My Conversation with Jonathan GPT Swift
Here is the transcript and audio, I have heard that video (no joke) is on the way. Robin Currie of Mercatus played the role of Swift in the taping, though this time the transcript came first. Here is part of the summary:
GPT Swift discusses his support for the Church of Ireland, his shift from the Whigs to the Tories, and his opposition to William Wood’s copper coinage in Ireland. He also talks about his works, including Gulliver’s Travels and A Modest Proposal, and his skepticism of moral and intellectual progress. Swift addresses rumors about his relationship with Esther Johnson and his fascination with scatological themes in his works. He also discusses his early life in England, his intellectual mentor Sir William Temple, and his jovial attitude towards death.
Here is one excerpt:
COWEN: Queen Anne: overrated or underrated? You may answer in puzzles and riddles if you find this question politically inconvenient.
SWIFT: As Jonathan Swift, I shall offer my perspective on Queen Anne in a veiled manner, employing a metaphor to express my thoughts:
Imagine a vessel navigating through troubled waters, with strong currents representing the shifting political landscape. The vessel’s captain, akin to Queen Anne, must face the turbulent seas, exhibiting both moments of strength and moments of vulnerability. Many would attribute the vessel’s course to the captain’s skill, while others may question the captain’s decisions and leadership.
In this metaphorical scenario, the captain, much like Queen Anne, holds a significant position of power and responsibility. However, the captain’s competence may be a subject of debate. Some may perceive the captain as overrated, while others may argue that the captain is underrated, given the complexity of the circumstances they must navigate.
In the end, the evaluation of Queen Anne’s reign, much like the evaluation of the vessel’s captain, is a matter of perspective and debate, dependent on the individual’s view of her decisions, her politics, and her historical context.
How about this for humor:
COWEN: Can you tell us a joke from your time, Jonathan Swift, a short but funny one?
SWIFT: I shall share a short jest that was popular during my time:
Why do we never tell secrets on a farm?
Because the potatoes have eyes and the corn has ears.
COWEN: So, what is a joke from your time that *you* would find funny?
SWIFT: My humor often leaned towards satire and irony. A jest from my time that I might find more appealing would be a humorous couplet from my own work, On Poetry: A Rhapsody:
“So geese in compass, figures may express, And teach dull censors to be more or less.”
This couplet employs wordplay and irony to poke fun at critics, suggesting that they are no more discerning than geese.

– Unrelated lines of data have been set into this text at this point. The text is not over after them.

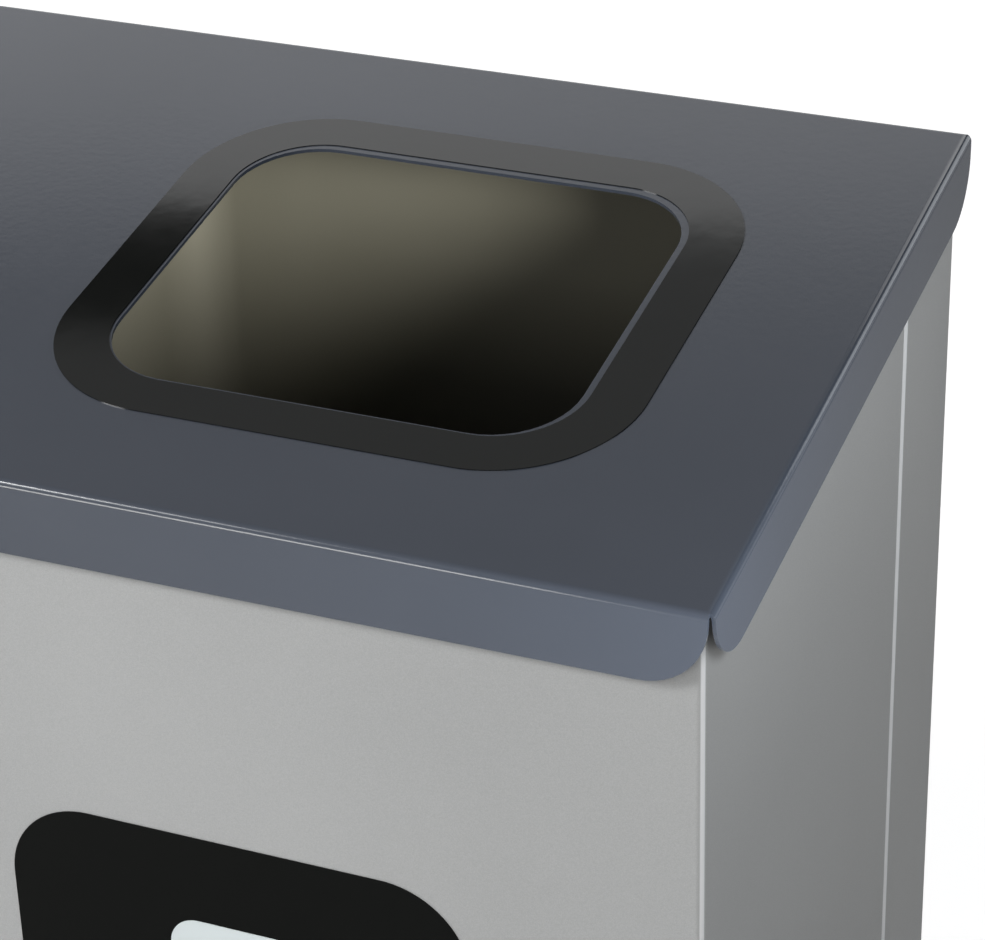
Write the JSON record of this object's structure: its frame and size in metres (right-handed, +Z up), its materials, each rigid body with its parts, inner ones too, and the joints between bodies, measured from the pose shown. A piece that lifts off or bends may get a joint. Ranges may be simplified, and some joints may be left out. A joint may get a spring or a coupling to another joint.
{
  "type": "recycling bin station",
  "caption": "Sheet-metal recycling station: sloping hinged lid with rounded drop openings, square stream labels on a tall silver cabinet, lift-out liners and levelling feet.",
  "frame": {"origin": "on the floor, under the middle of the overall box", "axes": "+X along the width, +Y towards the hinged back, +Z up"},
  "size_m": [1.12, 0.3328, 0.9006],
  "materials": {
    "lid_paint": "semi-gloss anthracite powder coat, fine orange peel",
    "body_paint": "satin silver metallic powder coat, fine grain",
    "surround_film_right": "gloss black printed film",
    "surround_film_middle": "gloss yellow printed film",
    "surround_film_left": "gloss blue printed film",
    "label_film_right": "satin black printed film",
    "label_film_middle": "satin yellow printed film",
    "label_film_left": "satin blue printed film",
    "symbol_film": "satin white printed film",
    "galvanised_steel": "satin galvanised sheet",
    "liner_steel": "satin galvanised sheet, lightly used",
    "zinc_steel": "bright zinc-plated steel",
    "buffer_rubber": "matt black rubber",
    "foot_plastic": "matt black moulded plastic"
  },
  "bodies": {
    "station": {"front_shell": "body_paint", "back_panel": "body_paint", "base_tray": "galvanised_steel", "top_frame": "galvanised_steel", "divider_left": "galvanised_steel", "divider_right": "galvanised_steel", "liner_rail_front": "galvanised_steel", "liner_rail_rear": "galvanised_steel", "hinge_packers": "galvanised_steel", "hinge_screws_body": "zinc_steel", "seam_screws": "zinc_steel", "lid_buffers": "buffer_rubber", "foot_nuts": "zinc_steel", "liner_left": "liner_steel", "liner_middle": "liner_steel", "liner_right": "liner_steel", "stream_label_left": "label_film_left", "stream_label_middle": "label_film_middle", "stream_label_right": "label_film_right", "stream_symbol_left": "symbol_film", "stream_symbol_middle": "symbol_film", "stream_symbol_right": "symbol_film", "hinge_leaf_fixed_left": "zinc_steel", "hinge_leaf_fixed_middle": "zinc_steel", "hinge_leaf_fixed_right": "zinc_steel", "hinge_pin_left": "zinc_steel", "hinge_pin_middle": "zinc_steel", "hinge_pin_right": "zinc_steel"},
    "lid": {"lid": "lid_paint", "lid_rib_left": "lid_paint", "lid_rib_right": "lid_paint", "hinge_rivets_lid": "zinc_steel", "opening_surround_left": "surround_film_left", "opening_surround_middle": "surround_film_middle", "opening_surround_right": "surround_film_right", "hinge_leaf_moving_left": "zinc_steel", "hinge_leaf_moving_middle": "zinc_steel", "hinge_leaf_moving_right": "zinc_steel"},
    "foot_front_left": {"foot_pad_front_left": "foot_plastic", "foot_stud_front_left": "zinc_steel"},
    "foot_front_right": {"foot_pad_front_right": "foot_plastic", "foot_stud_front_right": "zinc_steel"},
    "foot_rear_left": {"foot_pad_rear_left": "foot_plastic", "foot_stud_rear_left": "zinc_steel"},
    "foot_rear_right": {"foot_pad_rear_right": "foot_plastic", "foot_stud_rear_right": "zinc_steel"}
  },
  "joints": [
    {"name": "lid_hinge", "type": "hinge", "parent": "station", "child": "lid", "pos_m": [0, 0.16188, 0.86932], "axis": [-1, 0, 0], "range_deg": [0, 95]},
    {"name": "foot_adjust_front_left", "type": "slide", "parent": "station", "child": "foot_front_left", "axis": [0, 0, -1], "range_m": [0, 0.012]},
    {"name": "foot_adjust_front_right", "type": "slide", "parent": "station", "child": "foot_front_right", "axis": [0, 0, -1], "range_m": [0, 0.012]},
    {"name": "foot_adjust_rear_left", "type": "slide", "parent": "station", "child": "foot_rear_left", "axis": [0, 0, -1], "range_m": [0, 0.012]},
    {"name": "foot_adjust_rear_right", "type": "slide", "parent": "station", "child": "foot_rear_right", "axis": [0, 0, -1], "range_m": [0, 0.012]}
  ]
}
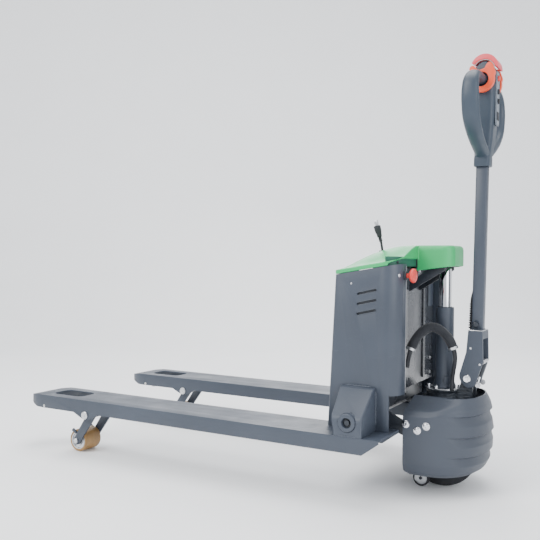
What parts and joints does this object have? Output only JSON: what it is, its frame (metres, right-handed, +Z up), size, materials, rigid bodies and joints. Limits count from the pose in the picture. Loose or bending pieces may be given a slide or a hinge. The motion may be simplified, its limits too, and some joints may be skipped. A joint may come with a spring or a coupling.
{
  "type": "pallet jack",
  "caption": "Walk-behind electric pallet jack: two tapered forks with linked load wheels, battery body with hood, steered drive wheel in a rounded cover, and an upright tiller with loop grips.",
  "frame": {"origin": "on the floor, under the middle of the truck's bounding box", "axes": "+Z up, -X towards the fork tips, +X towards the operator, +Y to the truck's left seen from the operator's place"},
  "size_m": [1.509, 0.6936, 1.2288],
  "materials": {
    "frame_paint": "satin",
    "black_steel": "satin",
    "hood_green": "satin",
    "cover_plastic": "matte",
    "chrome_steel": "polished",
    "bright_steel": "brushed",
    "roller_tan": "satin",
    "black_rubber": "matte",
    "signal_red": "gloss",
    "throttle_orange": "satin",
    "panel_grey": "matte",
    "cell_blue": "matte",
    "pale_nylon": "satin"
  },
  "bodies": {
    "chassis": {"chassis_frame": "black_steel", "drive_cover": "cover_plastic", "harness_body_half": "black_rubber", "harness_head_half": "black_rubber"},
    "fork_frame": {"fork_left": "frame_paint", "fork_right": "frame_paint", "battery_box": "frame_paint", "rear_panel": "frame_paint", "gusset_left": "frame_paint", "gusset_right": "frame_paint", "shaft_boss_left": "black_steel", "shaft_boss_right": "black_steel", "hood": "hood_green", "lift_bracket": "black_steel", "piston_rod": "chrome_steel", "battery": "cell_blue", "charger": "black_steel", "controller": "bright_steel", "estop_collar": "black_steel", "cord_gland": "black_rubber", "cord_inner": "black_rubber", "cord_coil": "black_rubber", "cord_outer": "black_rubber", "charger_plug": "black_rubber", "bracket_pin_left": "bright_steel", "bracket_pin_right": "bright_steel"},
    "rocker": {"rocker": "black_steel"},
    "push_rod_left": {"push_rod_left": "black_steel"},
    "push_rod_right": {"push_rod_right": "black_steel"},
    "wheel_bracket_left": {"wheel_bracket_left": "black_steel", "roller_axle_left": "bright_steel"},
    "wheel_bracket_right": {"wheel_bracket_right": "black_steel", "roller_axle_right": "bright_steel"},
    "load_roller_left": {"load_roller_left": "roller_tan"},
    "load_roller_right": {"load_roller_right": "roller_tan"},
    "entry_roller_left": {"entry_roller_left": "pale_nylon"},
    "entry_roller_right": {"entry_roller_right": "pale_nylon"},
    "estop_button": {"estop_button": "signal_red"},
    "drive_head": {"steering_casting": "black_steel", "lift_cylinder": "frame_paint", "drive_fork": "black_steel"},
    "drive_wheel": {"hub_motor": "bright_steel", "drive_tyre": "black_rubber"},
    "balance_roller_left": {"balance_roller_left": "black_rubber"},
    "balance_roller_right": {"balance_roller_right": "black_rubber"},
    "tiller": {"tiller_base": "frame_paint", "tiller_pin": "bright_steel", "tiller_tube": "frame_paint", "control_head": "cover_plastic", "control_panel": "panel_grey"},
    "throttle": {"throttle_left": "throttle_orange", "throttle_right": "throttle_orange"},
    "belly_button": {"belly_button": "signal_red"},
    "horn_button": {"horn_button": "signal_red"},
    "lift_button": {"lift_button": "black_rubber"},
    "lower_button": {"lower_button": "black_rubber"}
  },
  "joints": [
    {"name": "lift", "type": "slide", "parent": "chassis", "child": "fork_frame", "axis": [0, 0, 1], "range_m": [-0.11, 0], "deforming": ["harness_body_half"]},
    {"name": "rocker_turn", "type": "hinge", "parent": "fork_frame", "child": "rocker", "pos_m": [0.4475, 0, 0.222], "axis": [0, 1, 0], "range_deg": [-46, 0]},
    {"name": "push_rod_slide_left", "type": "slide", "parent": "fork_frame", "child": "push_rod_left", "axis": [1, 0, 0], "range_m": [0, 0.03]},
    {"name": "bracket_turn_left", "type": "hinge", "parent": "fork_frame", "child": "wheel_bracket_left", "pos_m": [-0.4795, 0.265, 0.136], "axis": [0, 1, 0], "range_deg": [0, 60]},
    {"name": "load_roller_spin_left", "type": "hinge", "parent": "wheel_bracket_left", "child": "load_roller_left", "pos_m": [-0.5495, 0.265, 0.037], "axis": [0, 1, 0], "continuous": true},
    {"name": "entry_roller_spin_left", "type": "hinge", "parent": "fork_frame", "child": "entry_roller_left", "pos_m": [-0.6665, 0.265, 0.1475], "axis": [0, 1, 0], "continuous": true},
    {"name": "push_rod_slide_right", "type": "slide", "parent": "fork_frame", "child": "push_rod_right", "axis": [1, 0, 0], "range_m": [0, 0.03]},
    {"name": "bracket_turn_right", "type": "hinge", "parent": "fork_frame", "child": "wheel_bracket_right", "pos_m": [-0.4795, -0.265, 0.136], "axis": [0, 1, 0], "range_deg": [0, 60]},
    {"name": "load_roller_spin_right", "type": "hinge", "parent": "wheel_bracket_right", "child": "load_roller_right", "pos_m": [-0.5495, -0.265, 0.037], "axis": [0, 1, 0], "continuous": true},
    {"name": "entry_roller_spin_right", "type": "hinge", "parent": "fork_frame", "child": "entry_roller_right", "pos_m": [-0.6665, -0.265, 0.1475], "axis": [0, 1, 0], "continuous": true},
    {"name": "estop_press", "type": "slide", "parent": "fork_frame", "child": "estop_button", "axis": [1, 0, 0], "range_m": [-0.004, 0]},
    {"name": "steering", "type": "hinge", "parent": "chassis", "child": "drive_head", "pos_m": [0.6055, 0, 0.24], "axis": [0, 0, 1], "range_deg": [-90, 90], "deforming": ["harness_head_half"]},
    {"name": "drive_wheel_spin", "type": "hinge", "parent": "drive_head", "child": "drive_wheel", "pos_m": [0.6055, 0, 0.105], "axis": [0, 1, 0], "continuous": true},
    {"name": "balance_roller_spin_left", "type": "hinge", "parent": "drive_head", "child": "balance_roller_left", "pos_m": [0.5585, 0.055, 0.024], "axis": [0, 1, 0], "continuous": true},
    {"name": "balance_roller_spin_right", "type": "hinge", "parent": "drive_head", "child": "balance_roller_right", "pos_m": [0.5585, -0.055, 0.024], "axis": [0, 1, 0], "continuous": true},
    {"name": "tiller_tilt", "type": "hinge", "parent": "drive_head", "child": "tiller", "pos_m": [0.6805, 0, 0.317], "axis": [0, 1, 0], "range_deg": [0, 80], "stiffness_Nm_per_rad": 20, "springref_deg": -45.84},
    {"name": "throttle_turn", "type": "hinge", "parent": "tiller", "child": "throttle", "pos_m": [0.714, 0, 1.1535], "axis": [0, 1, 0], "range_deg": [-25, 25], "stiffness_Nm_per_rad": 0.5},
    {"name": "belly_press", "type": "slide", "parent": "tiller", "child": "belly_button", "axis": [0, 0, 1], "range_m": [-0.004, 0], "stiffness_N_per_m": 800, "springref_m": 0.002},
    {"name": "horn_press", "type": "slide", "parent": "tiller", "child": "horn_button", "axis": [1, 0, 0], "range_m": [-0.002, 0], "stiffness_N_per_m": 400, "springref_m": 0.001},
    {"name": "lift_button_press", "type": "slide", "parent": "tiller", "child": "lift_button", "axis": [1, 0, 0], "range_m": [-0.002, 0], "stiffness_N_per_m": 400, "springref_m": 0.001},
    {"name": "lower_button_press", "type": "slide", "parent": "tiller", "child": "lower_button", "axis": [1, 0, 0], "range_m": [-0.002, 0], "stiffness_N_per_m": 400, "springref_m": 0.001}
  ],
  "couplings": [
    {"joint": "rocker_turn", "follows": "lift", "rad_per_m": 7.286},
    {"joint": "push_rod_slide_left", "follows": "lift", "ratio": -0.2695},
    {"joint": "bracket_turn_left", "follows": "lift", "rad_per_m": -9.504},
    {"joint": "push_rod_slide_right", "follows": "lift", "ratio": -0.2695},
    {"joint": "bracket_turn_right", "follows": "lift", "rad_per_m": -9.504}
  ]
}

Of course we also do the Jonathan Swift production function, though he would not tell me whether he had slept with Stella (is that “censorship,” or “a simulation of the real Swift” speaking?). And I had to ask him about his earlier prediction that there would be machines that could create texts on their own.
As for method, here is TC:
Now what you’re going to hear and what you’re going to read on the transcript is very close to the actual exchange but there were a few small differences and edits we’ve made. Very often the GPT would begin the answer with, “As Jonathan Swift.” We simply took that out. Some of the longer answers, there were resummaries at the end. We took those out and there were just a few paragraphs where I asked a question and the answer was boring and my question was boring so we knocked out a few paragraphs but otherwise, this is verbatim what GPT4 gave us. I did not keep on repeating prompts trying to get the answer I wanted. This is really awfully close to the dialogue.
Do read the whole thing. It is too “textbook-y” in parts, but overall I was extremely impressed.